WRITTEN INSTRUCTION:
Copy the first line of the material below and every later line through the line containing "x: places to", without any other output.
++++ DATASET SECTION
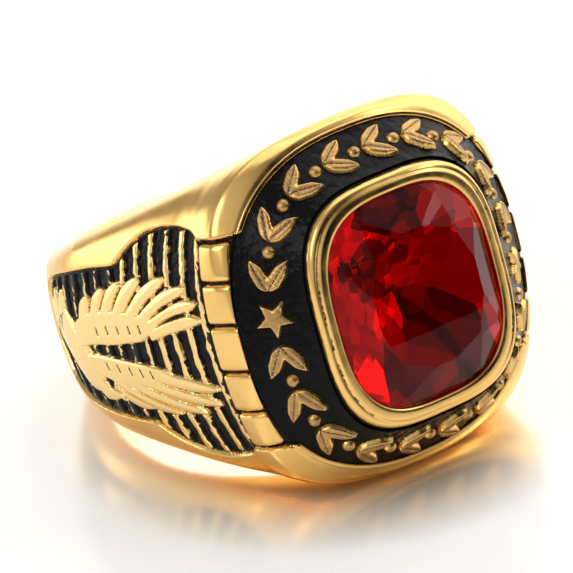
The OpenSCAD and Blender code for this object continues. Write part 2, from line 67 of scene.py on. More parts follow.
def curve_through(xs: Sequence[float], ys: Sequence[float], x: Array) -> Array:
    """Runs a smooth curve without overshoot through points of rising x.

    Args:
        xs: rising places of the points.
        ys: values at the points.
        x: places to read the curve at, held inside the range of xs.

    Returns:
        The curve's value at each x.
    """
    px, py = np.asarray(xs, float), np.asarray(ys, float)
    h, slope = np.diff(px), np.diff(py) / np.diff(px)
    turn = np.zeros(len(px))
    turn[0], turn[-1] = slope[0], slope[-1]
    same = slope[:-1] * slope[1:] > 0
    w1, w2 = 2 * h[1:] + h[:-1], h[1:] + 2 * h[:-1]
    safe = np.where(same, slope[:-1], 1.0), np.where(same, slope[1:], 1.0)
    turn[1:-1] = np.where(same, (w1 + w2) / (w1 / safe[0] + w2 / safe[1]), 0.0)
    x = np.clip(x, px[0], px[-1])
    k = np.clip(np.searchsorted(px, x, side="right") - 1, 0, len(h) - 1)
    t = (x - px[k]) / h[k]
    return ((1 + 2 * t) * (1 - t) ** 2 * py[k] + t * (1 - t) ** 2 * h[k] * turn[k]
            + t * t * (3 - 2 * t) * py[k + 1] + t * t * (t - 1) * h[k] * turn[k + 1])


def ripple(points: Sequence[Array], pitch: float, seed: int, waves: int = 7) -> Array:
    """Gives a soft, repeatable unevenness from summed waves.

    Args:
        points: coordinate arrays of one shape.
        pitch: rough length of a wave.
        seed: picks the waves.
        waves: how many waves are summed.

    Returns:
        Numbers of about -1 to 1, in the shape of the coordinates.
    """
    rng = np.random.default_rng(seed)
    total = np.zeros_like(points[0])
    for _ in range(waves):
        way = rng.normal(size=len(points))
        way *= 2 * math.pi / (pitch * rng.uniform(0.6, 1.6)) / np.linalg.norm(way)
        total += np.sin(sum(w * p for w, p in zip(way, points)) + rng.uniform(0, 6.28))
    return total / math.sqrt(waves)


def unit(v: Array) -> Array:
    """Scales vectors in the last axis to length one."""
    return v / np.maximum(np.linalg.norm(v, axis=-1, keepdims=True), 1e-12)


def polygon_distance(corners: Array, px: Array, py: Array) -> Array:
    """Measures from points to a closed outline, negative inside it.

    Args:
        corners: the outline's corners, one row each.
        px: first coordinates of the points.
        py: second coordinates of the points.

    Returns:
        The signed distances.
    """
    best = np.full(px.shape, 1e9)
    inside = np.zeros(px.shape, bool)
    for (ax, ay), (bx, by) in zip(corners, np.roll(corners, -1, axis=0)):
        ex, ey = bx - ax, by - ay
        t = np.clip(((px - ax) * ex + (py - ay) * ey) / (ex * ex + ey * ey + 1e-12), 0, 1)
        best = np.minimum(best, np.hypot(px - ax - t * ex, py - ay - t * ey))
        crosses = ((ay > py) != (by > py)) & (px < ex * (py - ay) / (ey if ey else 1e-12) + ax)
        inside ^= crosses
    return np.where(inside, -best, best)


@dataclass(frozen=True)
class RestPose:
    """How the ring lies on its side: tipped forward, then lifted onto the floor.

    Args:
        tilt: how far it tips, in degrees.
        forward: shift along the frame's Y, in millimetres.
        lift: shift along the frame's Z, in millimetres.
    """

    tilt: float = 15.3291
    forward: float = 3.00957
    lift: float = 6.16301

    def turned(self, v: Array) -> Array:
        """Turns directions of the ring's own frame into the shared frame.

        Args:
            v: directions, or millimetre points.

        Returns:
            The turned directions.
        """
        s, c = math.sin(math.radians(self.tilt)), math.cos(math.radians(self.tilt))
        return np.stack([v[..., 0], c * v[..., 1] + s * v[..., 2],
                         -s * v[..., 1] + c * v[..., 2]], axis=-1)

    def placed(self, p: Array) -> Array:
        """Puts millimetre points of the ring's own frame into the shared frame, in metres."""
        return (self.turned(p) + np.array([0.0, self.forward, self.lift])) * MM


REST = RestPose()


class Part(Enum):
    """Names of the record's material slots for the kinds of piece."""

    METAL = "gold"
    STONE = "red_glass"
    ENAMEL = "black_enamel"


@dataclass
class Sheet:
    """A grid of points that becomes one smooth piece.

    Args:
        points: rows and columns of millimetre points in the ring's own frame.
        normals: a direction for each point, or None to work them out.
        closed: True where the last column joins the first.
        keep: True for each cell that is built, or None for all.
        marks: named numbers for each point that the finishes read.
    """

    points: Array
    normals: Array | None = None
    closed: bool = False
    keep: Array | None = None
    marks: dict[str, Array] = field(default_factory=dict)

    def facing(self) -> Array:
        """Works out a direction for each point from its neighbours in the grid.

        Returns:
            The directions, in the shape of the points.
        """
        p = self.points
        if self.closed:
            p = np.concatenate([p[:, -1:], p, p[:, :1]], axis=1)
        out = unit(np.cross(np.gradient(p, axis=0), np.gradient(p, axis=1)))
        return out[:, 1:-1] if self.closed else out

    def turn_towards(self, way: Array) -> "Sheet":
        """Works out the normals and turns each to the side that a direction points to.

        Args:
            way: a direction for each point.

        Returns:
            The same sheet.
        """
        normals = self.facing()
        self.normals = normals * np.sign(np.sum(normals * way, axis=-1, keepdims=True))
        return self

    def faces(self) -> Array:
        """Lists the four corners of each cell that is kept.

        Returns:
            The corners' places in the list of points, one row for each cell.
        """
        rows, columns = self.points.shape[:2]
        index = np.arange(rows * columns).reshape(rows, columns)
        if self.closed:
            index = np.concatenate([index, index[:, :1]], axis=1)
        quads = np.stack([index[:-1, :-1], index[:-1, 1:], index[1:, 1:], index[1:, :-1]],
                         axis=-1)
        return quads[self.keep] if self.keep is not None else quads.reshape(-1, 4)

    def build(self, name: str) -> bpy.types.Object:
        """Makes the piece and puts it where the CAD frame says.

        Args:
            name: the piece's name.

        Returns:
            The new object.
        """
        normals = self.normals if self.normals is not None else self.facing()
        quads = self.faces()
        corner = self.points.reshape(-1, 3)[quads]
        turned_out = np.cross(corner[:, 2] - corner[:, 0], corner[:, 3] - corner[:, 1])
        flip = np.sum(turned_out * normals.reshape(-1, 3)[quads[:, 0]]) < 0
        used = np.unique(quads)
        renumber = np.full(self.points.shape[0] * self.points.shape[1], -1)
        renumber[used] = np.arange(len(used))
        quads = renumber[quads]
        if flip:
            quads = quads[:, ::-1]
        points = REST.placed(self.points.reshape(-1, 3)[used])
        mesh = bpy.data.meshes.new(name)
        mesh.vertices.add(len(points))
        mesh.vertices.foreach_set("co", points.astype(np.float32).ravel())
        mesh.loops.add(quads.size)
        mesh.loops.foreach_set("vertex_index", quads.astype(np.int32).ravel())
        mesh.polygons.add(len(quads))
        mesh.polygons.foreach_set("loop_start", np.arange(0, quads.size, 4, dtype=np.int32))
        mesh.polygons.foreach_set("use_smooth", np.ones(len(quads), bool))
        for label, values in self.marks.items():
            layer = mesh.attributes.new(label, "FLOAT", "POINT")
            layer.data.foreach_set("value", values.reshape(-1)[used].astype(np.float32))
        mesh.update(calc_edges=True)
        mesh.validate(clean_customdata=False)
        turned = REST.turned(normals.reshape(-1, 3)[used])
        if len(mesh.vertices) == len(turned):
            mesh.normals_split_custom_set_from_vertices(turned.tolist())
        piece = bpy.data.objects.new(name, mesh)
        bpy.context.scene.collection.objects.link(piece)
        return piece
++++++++
ANSWER TO THIS PROBLEM:
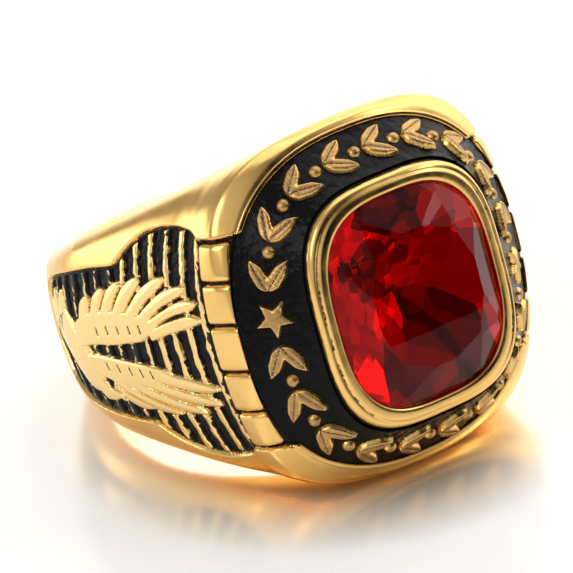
The OpenSCAD and Blender code for this object continues. Write part 2, from line 67 of scene.py on. More parts follow.
def curve_through(xs: Sequence[float], ys: Sequence[float], x: Array) -> Array:
    """Runs a smooth curve without overshoot through points of rising x.

    Args:
        xs: rising places of the points.
        ys: values at the points.
        x: places to read the curve at, held inside the range of xs.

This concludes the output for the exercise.